Tidewater rice plantations cultivated suitable tracts of land carved out of coastal swamplands. The unique geographic limitations of tidewater farming fostered the development of larger plantations with dense slave populations requiring efficient managerial oversight. Smith contends that not only did slaves influence the methods used in rice cultivation, where she is in agreement with historian Daniel Littlefield, they also played a valuable role in effectively managing plantations. Smith challenges the stereotyped image of the uneducated and brutal overseer by painting a picture of an experienced manager, successfully directing the operation of plantations and slave labor. Interestingly, Smith contends that many tidewater plantation owners relied more on drivers, themselves slaves, than on white overseers. According to Smith, "Overseers came and left and seldom developed a close bond with the owner. Reliable and trusted drivers remained on the plantation for a lifetime and were of invaluable service to the owner."

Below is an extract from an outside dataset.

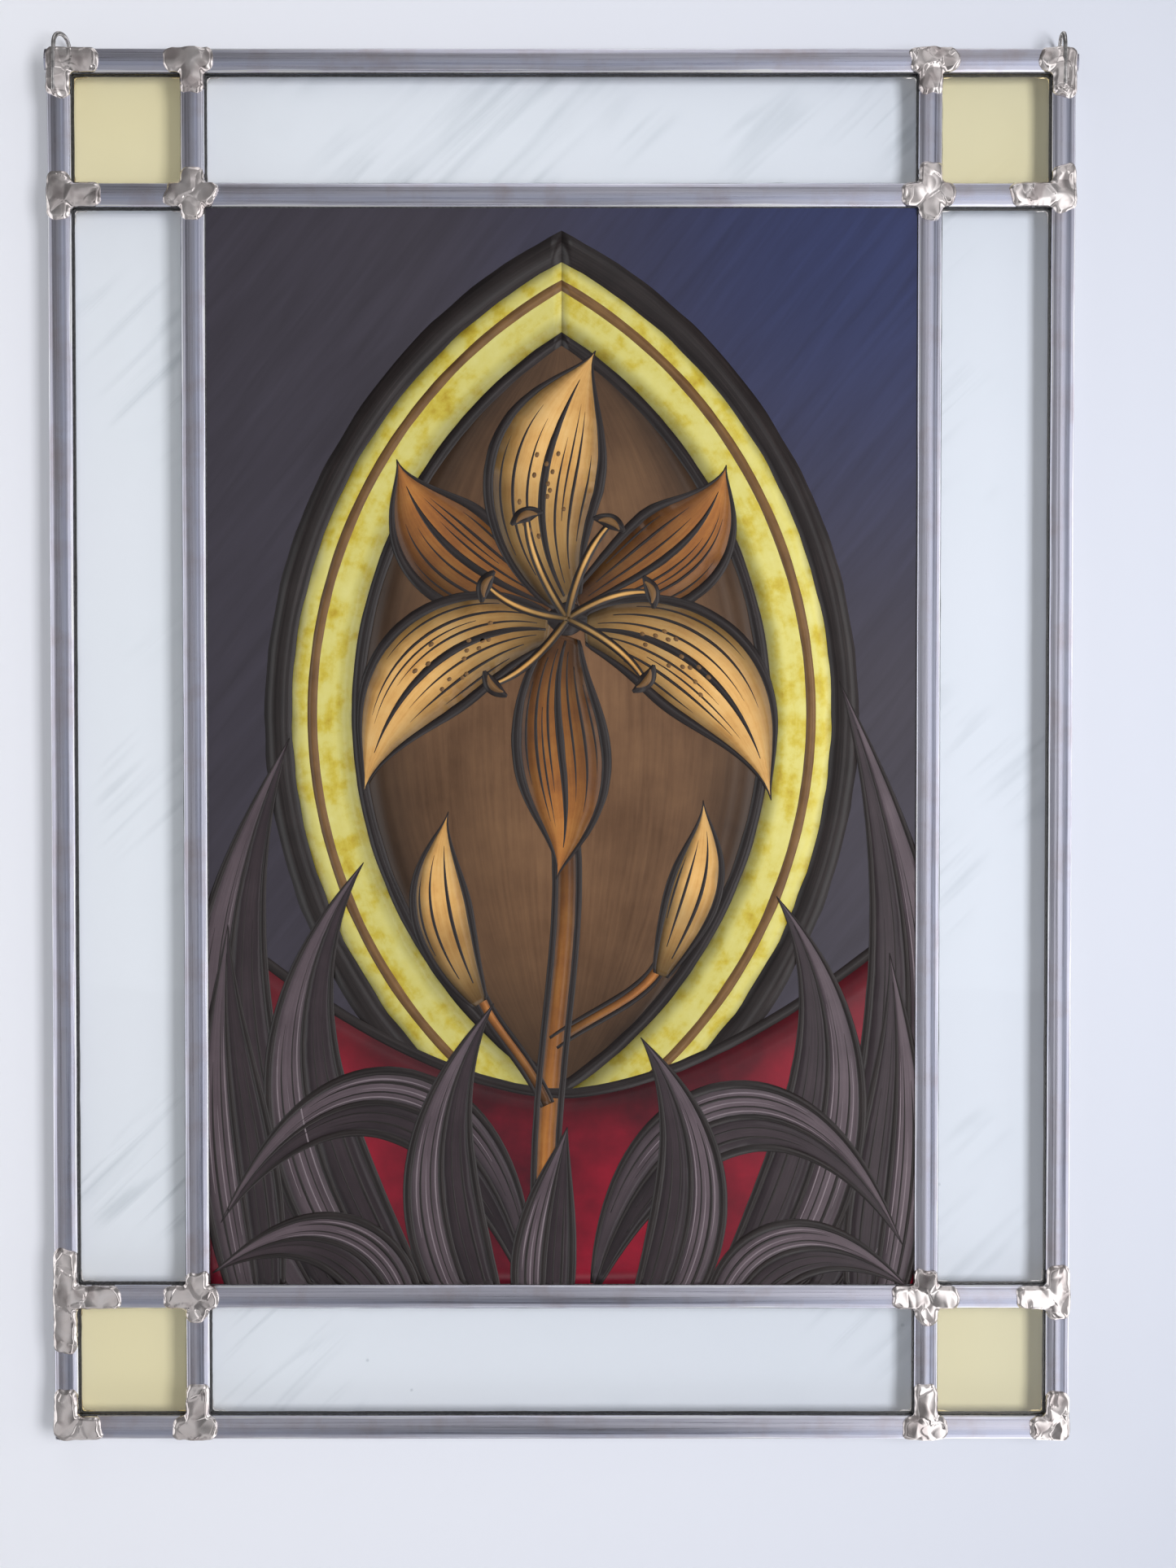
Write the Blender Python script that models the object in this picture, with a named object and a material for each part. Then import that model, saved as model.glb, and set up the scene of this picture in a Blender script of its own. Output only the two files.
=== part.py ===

In Slavery and Rice Culture in Low Country Georgia, 1750-1860, Julia Floyd Smith argues that the slaves of coastal Georgia exercised more religious freedom and autonomy than slaves in other parts of the South in addition to developing a distinctive African American culture. Smith states, "Negro slave preachers had to be cautious and stress a doctrine approved by whites..." Smith adds that in addition to stressing a doctrine approved by whites, black slave preachers also aided in controlling slaves. Smith has potentially overestimated the religious autonomy of tidewater slaves by neglecting to fully account for the fact that the religion exercised by these slaves was one restricted by whites. By closely regulating religious freedom among slaves, slave owners were able to exert substantial control over their slaves, encouraging them to seek salvation only in God's heavenly kingdom. Smith contends that slaves were aware of this fact, and actually went to painstaking lengths to meet secretly and conduct services.

A distinct African American culture developed in coastal Georgia. This culture reflected the African origins of the slaves, including song, dance, language and family relationships. According to Smith, "They have created a cultural blending of the African and Anglo-American to form a distinct low country society in which the contributions and traditions of both may be seen." Although the slaves of coastal Georgia undoubtedly created a unique culture, this culture must have been fragile and subject to disruption. Instead of simply describing the nature of the distinct culture established by slaves in coastal Georgia, it is necessary for Smith to discuss the factors that challenged the establishment of this culture and contributed to its inherent fragility.

Finally, Smith merely alludes to the "matriarchal concept of the family as an institution" in coastal Georgia. This statement requires further analysis by Smith. Historian Orville Vernon Burton describes the patriarchal nature of slave families inland from the Atlantic Coast in Edgefield, South Carolina. According to Burton the slave owner acted as the patriarch of the slave family. Smith needs to elaborate by possibly attributing the remoteness and seclusion of many of the tidewater plantations with their matriarchal nature, given that slave owners often did not reside on the plantation itself.

Julia Floyd Smith presents a significant contribution to the study of the South. Recognizing the distinctiveness of the economic and social makeup of coastal Georgia enhances previous assessments of plantation society and challenges historians to reassess certain aspects of the antebellum south.